Female suicide bombers kill over 60 people in northeast Nigeria -officials

DIKWA, Nigeria (Reuters) — Two female suicide bombers killed more than 60 people at a camp for people displaced by an insurgency of the jihadist Boko Haram group in the northeast Nigerian town of Dikwa, military and emergency officials said on Wednesday (February 10).

The attack occurred 85 km (50 miles) outside the capital of Borno state, centre of the seven-year insurgency, they said. It took place on Tuesday (February 9), but a breakdown in the telephone system prevented the incident being made public earlier.

The two female suicide bombers sneaked into an internally displaced persons (IDP) camp and detonated themselves in the middle of it, emergency officials and the military source said.

The chairman of the State Emergency Management Agency, Ahmed Satomi, added that 78 people were injured.

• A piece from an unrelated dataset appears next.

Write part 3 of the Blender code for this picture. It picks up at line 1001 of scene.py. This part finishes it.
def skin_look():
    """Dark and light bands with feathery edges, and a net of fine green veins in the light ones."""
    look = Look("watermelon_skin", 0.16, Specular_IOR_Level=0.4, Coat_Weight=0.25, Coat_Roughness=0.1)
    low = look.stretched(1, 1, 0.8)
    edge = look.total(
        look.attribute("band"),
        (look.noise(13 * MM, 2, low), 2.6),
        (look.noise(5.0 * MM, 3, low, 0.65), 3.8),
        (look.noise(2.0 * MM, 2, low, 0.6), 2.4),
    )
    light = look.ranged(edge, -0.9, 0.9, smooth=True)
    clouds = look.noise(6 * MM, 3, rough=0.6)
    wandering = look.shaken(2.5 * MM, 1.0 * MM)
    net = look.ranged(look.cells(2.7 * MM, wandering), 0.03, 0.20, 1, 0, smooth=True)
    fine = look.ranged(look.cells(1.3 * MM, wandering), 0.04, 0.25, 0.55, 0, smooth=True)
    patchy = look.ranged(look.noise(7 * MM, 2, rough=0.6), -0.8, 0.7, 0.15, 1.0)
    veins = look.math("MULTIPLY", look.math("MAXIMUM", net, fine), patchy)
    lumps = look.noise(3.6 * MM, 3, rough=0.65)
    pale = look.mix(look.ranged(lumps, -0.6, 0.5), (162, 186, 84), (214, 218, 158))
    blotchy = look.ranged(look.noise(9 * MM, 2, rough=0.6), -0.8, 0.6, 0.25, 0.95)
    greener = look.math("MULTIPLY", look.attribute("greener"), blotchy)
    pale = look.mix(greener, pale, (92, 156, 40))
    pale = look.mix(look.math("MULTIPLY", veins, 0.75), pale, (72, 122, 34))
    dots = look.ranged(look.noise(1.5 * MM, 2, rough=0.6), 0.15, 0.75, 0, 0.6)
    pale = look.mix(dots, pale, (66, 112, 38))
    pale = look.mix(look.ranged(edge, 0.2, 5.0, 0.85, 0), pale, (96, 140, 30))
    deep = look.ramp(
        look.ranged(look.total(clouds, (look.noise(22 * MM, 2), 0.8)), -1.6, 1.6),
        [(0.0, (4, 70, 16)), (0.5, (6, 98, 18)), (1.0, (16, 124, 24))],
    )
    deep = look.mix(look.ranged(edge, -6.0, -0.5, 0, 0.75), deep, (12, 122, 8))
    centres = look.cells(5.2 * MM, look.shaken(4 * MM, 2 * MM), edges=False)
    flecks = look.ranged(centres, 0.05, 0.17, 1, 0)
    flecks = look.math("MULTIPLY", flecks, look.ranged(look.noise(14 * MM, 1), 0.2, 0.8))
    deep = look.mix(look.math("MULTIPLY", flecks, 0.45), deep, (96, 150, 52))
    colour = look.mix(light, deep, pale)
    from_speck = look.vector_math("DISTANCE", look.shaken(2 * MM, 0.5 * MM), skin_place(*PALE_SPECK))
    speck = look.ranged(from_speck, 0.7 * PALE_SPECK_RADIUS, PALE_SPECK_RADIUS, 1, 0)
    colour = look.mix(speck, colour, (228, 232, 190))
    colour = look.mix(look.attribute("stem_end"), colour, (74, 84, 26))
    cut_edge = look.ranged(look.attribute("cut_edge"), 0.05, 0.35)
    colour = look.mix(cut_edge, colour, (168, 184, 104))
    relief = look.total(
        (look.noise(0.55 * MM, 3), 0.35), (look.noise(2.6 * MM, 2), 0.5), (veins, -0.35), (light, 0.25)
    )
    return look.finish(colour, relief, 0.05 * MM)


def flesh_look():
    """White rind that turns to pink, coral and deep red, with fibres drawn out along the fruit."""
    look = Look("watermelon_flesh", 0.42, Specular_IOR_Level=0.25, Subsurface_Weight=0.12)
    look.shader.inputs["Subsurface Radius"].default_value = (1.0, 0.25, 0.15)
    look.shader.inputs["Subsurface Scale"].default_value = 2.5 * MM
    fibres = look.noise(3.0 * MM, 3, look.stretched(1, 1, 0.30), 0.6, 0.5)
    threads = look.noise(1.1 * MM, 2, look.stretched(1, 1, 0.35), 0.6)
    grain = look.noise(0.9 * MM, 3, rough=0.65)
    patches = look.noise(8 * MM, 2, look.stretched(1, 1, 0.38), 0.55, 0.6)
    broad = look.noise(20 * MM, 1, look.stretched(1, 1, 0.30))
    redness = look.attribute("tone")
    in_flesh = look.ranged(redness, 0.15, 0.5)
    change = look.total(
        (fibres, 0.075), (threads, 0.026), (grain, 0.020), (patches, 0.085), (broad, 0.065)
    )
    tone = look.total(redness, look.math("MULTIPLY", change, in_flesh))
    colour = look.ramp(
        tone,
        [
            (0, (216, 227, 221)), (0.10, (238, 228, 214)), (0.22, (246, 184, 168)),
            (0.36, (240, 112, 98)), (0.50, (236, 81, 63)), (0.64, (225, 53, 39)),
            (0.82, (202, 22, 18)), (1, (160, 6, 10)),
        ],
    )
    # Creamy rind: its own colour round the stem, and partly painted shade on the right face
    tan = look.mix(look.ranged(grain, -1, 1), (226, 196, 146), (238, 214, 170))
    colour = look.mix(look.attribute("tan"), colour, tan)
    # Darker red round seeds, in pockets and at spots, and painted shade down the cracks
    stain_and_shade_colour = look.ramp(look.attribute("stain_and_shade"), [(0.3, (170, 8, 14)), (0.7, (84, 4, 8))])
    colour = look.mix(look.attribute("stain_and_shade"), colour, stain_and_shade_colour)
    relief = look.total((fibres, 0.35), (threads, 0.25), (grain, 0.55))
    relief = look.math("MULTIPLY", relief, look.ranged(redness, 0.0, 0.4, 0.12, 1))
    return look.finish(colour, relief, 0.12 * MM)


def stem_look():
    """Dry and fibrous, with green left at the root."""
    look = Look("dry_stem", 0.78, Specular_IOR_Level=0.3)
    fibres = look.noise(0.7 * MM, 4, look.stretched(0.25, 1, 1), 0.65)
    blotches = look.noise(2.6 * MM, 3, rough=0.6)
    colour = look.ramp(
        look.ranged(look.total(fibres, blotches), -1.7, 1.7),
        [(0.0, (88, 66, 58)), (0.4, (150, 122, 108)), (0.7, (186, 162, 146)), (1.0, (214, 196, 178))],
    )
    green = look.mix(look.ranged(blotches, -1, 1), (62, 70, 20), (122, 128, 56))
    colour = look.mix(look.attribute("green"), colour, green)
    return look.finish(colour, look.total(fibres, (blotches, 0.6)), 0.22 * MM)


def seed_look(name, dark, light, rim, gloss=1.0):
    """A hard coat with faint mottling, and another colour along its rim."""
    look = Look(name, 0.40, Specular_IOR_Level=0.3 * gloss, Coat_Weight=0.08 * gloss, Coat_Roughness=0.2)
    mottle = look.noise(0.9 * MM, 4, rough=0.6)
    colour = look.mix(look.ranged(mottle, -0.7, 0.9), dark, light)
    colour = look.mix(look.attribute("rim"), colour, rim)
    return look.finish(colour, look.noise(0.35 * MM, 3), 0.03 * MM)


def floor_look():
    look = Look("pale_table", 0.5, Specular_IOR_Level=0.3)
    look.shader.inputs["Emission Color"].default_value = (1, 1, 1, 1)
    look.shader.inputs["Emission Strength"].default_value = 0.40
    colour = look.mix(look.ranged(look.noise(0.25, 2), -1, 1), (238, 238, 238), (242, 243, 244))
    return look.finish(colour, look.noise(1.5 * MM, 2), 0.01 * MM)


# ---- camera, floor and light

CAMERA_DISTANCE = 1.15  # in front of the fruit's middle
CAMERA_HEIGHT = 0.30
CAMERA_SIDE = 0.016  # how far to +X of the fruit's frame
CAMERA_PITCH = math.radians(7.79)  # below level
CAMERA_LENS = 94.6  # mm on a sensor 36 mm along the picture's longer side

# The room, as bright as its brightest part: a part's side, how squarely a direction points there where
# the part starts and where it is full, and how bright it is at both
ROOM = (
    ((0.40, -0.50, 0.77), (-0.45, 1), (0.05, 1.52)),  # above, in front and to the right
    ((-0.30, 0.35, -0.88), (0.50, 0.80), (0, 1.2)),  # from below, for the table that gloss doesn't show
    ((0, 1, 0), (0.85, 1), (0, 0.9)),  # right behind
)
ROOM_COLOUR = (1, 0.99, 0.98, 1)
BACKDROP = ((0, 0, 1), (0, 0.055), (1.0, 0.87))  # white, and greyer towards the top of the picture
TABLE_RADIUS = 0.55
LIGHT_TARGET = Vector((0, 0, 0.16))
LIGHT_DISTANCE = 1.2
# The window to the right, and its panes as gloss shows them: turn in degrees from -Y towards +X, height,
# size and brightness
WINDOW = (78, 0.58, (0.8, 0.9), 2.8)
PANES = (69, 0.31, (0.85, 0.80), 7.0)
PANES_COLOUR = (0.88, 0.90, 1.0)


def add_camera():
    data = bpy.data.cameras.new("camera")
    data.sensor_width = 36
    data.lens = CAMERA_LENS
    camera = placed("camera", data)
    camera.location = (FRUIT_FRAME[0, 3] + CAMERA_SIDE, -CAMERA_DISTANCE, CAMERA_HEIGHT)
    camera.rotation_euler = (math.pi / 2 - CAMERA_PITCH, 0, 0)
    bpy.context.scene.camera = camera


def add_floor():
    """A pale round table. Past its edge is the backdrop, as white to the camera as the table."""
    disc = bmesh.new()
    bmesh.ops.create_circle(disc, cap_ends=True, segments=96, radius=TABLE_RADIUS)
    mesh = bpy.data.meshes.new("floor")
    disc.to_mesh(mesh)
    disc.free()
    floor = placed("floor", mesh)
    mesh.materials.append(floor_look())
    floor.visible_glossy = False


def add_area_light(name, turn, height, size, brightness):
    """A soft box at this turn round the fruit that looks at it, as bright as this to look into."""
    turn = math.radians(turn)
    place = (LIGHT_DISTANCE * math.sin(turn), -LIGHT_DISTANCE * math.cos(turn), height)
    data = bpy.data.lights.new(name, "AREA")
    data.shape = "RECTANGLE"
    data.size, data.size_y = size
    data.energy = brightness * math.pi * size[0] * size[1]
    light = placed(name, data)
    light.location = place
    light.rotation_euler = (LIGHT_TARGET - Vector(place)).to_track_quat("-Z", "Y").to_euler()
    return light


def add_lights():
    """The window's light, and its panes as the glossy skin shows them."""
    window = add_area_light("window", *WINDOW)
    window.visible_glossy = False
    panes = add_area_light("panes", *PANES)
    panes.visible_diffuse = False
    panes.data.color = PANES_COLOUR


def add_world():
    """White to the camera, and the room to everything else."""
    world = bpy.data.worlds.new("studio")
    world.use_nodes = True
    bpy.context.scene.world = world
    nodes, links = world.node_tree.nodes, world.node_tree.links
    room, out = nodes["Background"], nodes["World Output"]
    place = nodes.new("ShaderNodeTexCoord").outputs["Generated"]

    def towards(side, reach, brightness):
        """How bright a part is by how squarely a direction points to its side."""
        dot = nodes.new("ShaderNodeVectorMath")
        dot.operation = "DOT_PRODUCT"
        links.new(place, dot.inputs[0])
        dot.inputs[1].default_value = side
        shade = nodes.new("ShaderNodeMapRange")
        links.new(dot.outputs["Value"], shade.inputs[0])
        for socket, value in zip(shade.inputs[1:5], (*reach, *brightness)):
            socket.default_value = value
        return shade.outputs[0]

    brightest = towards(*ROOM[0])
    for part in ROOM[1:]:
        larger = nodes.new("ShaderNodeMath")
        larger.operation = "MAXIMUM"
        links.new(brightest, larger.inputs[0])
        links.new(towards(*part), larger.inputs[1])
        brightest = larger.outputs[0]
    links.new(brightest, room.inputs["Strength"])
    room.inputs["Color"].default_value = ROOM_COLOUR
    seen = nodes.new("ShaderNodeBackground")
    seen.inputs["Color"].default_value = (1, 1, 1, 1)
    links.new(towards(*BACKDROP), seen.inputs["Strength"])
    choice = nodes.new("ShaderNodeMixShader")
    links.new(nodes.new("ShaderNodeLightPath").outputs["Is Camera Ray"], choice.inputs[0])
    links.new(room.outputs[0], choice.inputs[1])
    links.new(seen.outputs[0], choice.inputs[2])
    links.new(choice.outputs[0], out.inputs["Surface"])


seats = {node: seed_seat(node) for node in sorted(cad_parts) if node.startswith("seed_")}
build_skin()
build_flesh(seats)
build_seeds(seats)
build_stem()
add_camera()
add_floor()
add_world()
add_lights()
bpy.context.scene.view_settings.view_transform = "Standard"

“They came in from a town nearby called Boboshe, according to the one arrested, when she confessed, and she even hints to the leader after he come in because she feel that her parents are in the camp, that’s why she refused to detonate her own bomb. I think she’s with the military now and she’s giving information, and here as we came in to this specialist hospital as you can see, the majority of the casualties are children and women and they are responding for treatment. There is no network here, communication and response, so it took a while before we responded. But thank God, we were able to at least bring 78 injured here,” he said.

No group claimed responsibility but the attack bore the hallmarks of Boko Haram, which has frequently used female bombers and even children to hit targets.

The militant group has recently increased the frequency and deadliness of attacks with three at the end of January. At least 65 people were killed outside Borno state capital Maiduguri on Jan. 31.

Since it lost territory to a government counter-offensive last year, Boko Haram has reverted to hit-and-run attacks on villages and suicide bombings at places of worship or markets.

Boko Haram has only rarely targeted camps housing people displaced by the conflict and Tuesday’s attack was the first one to kill victims in Borno state.

The military said militants made one abortive attempt on a camp on the outskirts of Maiduguri on Jan. 31. Boko Haram hit a Nigerian IDP camp for the first time last September, in the Adamawa state capital of Yola.